Aim of the task: Quote exactly the lines spanning from the top of the data below to the line that contains "and its washer.", including both.
--------------------------------------------------
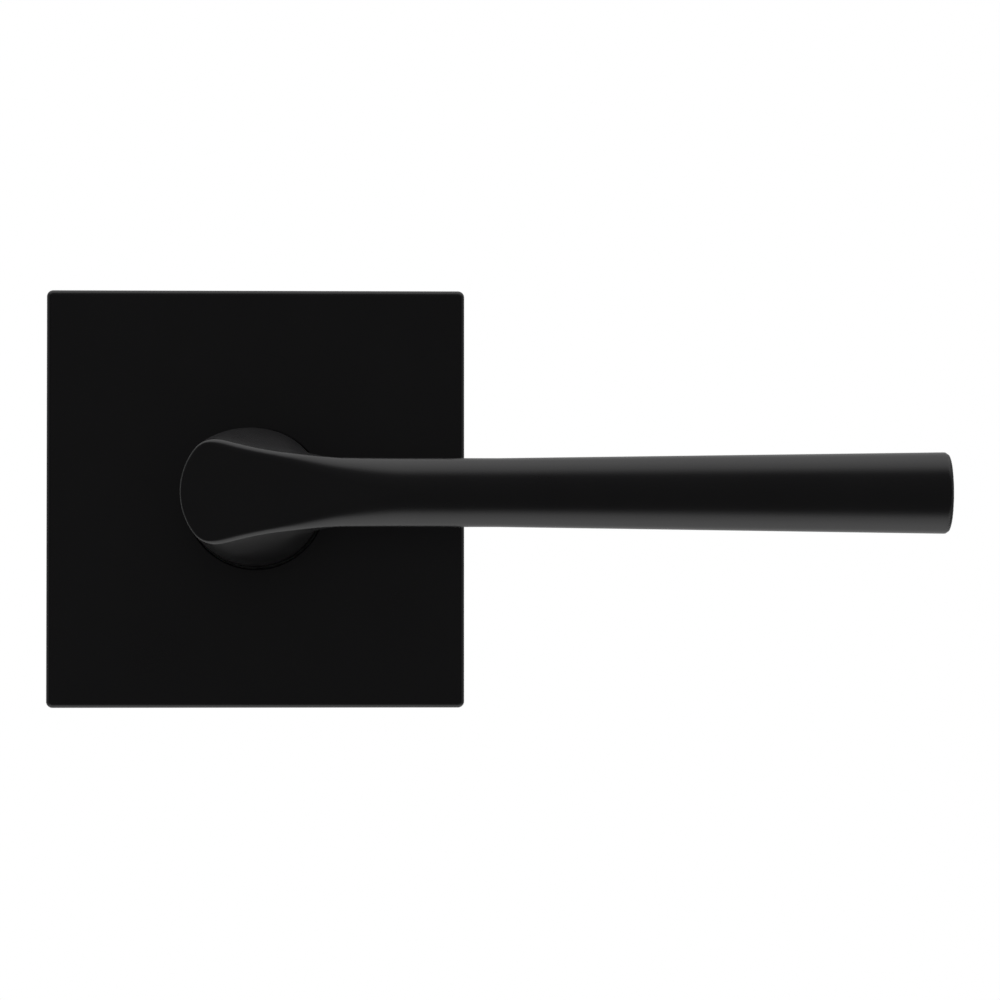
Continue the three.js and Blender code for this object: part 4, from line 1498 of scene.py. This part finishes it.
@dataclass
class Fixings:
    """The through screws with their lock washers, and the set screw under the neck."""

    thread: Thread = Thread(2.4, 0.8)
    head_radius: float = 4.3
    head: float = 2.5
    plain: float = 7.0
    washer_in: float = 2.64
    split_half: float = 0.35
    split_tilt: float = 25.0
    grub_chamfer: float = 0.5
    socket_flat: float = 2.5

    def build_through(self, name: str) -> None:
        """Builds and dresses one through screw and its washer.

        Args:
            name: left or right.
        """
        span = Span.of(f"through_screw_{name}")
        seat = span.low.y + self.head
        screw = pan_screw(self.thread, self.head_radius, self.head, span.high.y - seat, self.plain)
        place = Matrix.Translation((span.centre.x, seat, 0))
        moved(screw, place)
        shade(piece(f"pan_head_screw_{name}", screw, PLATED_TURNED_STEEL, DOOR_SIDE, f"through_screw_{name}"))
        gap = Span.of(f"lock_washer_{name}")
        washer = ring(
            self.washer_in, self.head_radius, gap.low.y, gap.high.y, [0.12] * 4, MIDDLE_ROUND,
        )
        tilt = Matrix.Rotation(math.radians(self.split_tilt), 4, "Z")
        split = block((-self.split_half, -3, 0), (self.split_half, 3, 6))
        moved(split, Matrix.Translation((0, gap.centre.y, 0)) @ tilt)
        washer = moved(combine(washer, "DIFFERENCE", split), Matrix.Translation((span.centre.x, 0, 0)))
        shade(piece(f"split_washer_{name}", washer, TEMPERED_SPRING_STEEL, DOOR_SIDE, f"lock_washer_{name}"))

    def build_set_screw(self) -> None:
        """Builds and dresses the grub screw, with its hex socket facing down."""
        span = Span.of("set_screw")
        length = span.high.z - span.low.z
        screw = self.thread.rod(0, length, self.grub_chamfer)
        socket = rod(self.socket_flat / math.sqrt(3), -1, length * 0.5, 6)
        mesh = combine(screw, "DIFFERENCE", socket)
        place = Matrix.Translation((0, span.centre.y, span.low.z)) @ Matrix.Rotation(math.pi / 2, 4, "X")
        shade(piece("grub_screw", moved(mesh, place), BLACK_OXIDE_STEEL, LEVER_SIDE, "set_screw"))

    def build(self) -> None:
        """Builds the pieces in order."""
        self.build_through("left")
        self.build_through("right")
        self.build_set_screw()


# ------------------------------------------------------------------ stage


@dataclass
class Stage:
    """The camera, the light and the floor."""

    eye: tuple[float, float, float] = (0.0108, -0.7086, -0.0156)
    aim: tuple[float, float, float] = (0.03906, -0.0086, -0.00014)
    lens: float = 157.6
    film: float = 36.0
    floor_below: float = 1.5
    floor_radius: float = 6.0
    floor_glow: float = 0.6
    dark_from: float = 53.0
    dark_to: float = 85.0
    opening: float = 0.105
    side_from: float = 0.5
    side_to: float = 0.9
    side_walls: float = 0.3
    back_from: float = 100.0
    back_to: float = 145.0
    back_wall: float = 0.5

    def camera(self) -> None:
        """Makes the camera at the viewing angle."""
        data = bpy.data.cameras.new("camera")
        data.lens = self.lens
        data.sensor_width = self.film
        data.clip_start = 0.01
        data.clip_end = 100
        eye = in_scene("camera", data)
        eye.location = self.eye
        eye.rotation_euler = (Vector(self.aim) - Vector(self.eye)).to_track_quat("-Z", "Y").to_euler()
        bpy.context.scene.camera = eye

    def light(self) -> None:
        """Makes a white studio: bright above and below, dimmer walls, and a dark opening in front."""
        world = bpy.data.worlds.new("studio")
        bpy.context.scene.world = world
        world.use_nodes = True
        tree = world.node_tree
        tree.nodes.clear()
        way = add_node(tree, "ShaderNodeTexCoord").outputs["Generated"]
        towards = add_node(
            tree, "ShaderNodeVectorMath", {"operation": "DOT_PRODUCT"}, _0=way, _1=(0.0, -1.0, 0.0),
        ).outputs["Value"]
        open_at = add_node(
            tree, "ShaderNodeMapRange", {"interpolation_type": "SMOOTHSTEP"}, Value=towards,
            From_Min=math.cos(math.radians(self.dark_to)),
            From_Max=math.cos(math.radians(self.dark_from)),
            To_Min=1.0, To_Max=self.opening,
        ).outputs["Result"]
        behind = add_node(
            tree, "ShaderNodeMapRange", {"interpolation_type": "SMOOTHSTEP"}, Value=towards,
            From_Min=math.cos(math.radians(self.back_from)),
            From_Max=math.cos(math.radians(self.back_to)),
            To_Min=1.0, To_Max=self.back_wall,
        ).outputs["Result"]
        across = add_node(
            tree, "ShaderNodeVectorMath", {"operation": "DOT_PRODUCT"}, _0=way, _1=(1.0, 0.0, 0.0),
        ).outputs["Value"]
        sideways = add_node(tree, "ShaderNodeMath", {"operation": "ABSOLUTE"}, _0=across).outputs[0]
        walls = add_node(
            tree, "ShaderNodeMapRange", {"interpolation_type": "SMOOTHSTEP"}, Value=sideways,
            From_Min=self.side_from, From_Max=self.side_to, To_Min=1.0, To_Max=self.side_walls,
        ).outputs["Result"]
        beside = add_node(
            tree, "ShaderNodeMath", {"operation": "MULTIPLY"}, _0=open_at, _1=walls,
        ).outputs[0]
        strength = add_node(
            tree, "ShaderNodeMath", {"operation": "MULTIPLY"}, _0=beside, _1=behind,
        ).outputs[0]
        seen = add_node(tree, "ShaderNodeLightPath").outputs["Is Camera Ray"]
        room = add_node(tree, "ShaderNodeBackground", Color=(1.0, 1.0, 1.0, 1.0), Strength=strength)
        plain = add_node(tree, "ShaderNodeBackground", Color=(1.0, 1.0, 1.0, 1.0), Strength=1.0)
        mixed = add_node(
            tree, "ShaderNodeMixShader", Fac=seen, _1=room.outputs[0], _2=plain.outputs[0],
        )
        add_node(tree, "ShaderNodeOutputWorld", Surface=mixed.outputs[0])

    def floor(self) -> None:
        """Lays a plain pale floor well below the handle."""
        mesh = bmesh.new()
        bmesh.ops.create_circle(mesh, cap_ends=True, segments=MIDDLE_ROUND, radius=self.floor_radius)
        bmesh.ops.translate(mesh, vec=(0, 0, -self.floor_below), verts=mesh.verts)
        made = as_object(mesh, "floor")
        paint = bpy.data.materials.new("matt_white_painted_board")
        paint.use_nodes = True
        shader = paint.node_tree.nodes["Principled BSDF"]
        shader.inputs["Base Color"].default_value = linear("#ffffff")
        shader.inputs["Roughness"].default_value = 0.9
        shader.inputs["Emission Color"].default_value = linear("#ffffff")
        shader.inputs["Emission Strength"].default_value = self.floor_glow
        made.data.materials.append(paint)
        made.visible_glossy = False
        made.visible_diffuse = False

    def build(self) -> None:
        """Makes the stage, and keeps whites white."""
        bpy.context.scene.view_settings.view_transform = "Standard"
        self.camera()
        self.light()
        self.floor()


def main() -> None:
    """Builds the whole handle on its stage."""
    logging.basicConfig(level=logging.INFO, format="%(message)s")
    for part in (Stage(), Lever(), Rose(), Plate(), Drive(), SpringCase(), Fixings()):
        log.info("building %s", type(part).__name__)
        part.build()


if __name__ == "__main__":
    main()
--------------------------------------------------
Response:
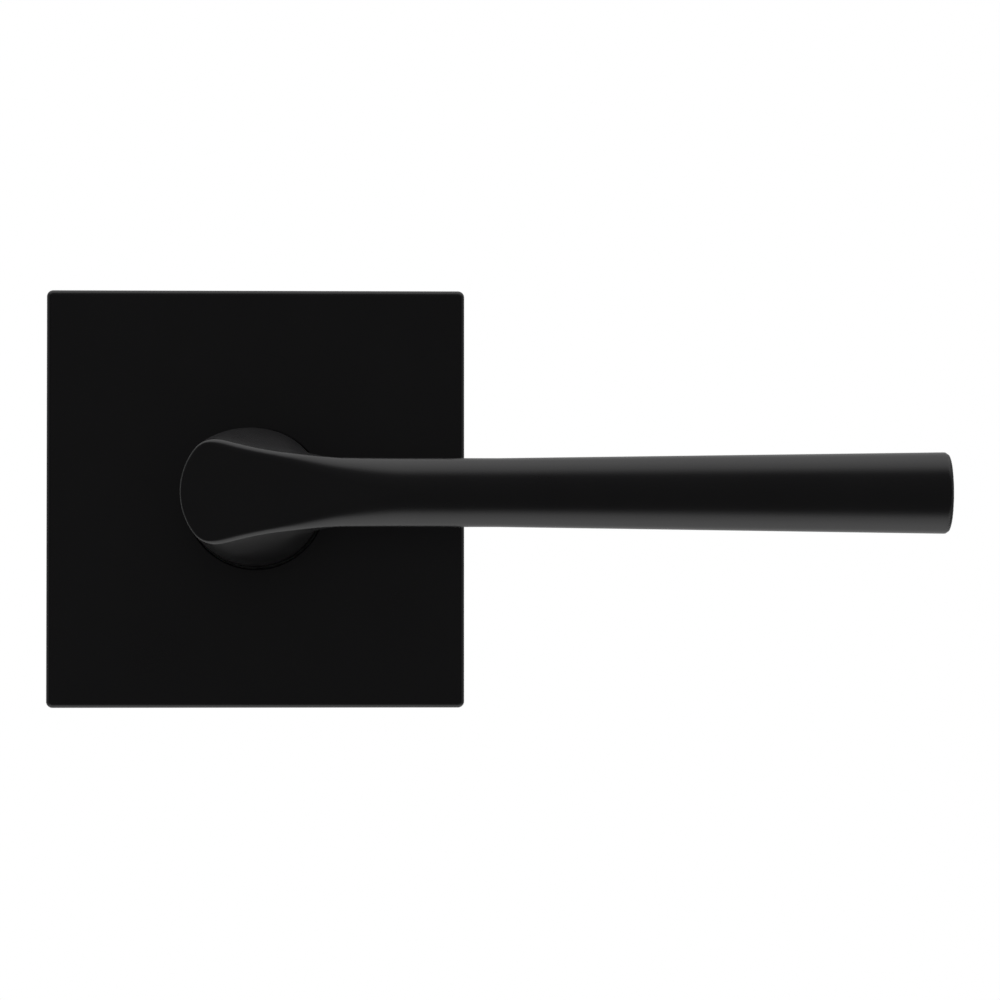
Continue the three.js and Blender code for this object: part 4, from line 1498 of scene.py. This part finishes it.
@dataclass
class Fixings:
    """The through screws with their lock washers, and the set screw under the neck."""

    thread: Thread = Thread(2.4, 0.8)
    head_radius: float = 4.3
    head: float = 2.5
    plain: float = 7.0
    washer_in: float = 2.64
    split_half: float = 0.35
    split_tilt: float = 25.0
    grub_chamfer: float = 0.5
    socket_flat: float = 2.5

    def build_through(self, name: str) -> None:
        """Builds and dresses one through screw and its washer.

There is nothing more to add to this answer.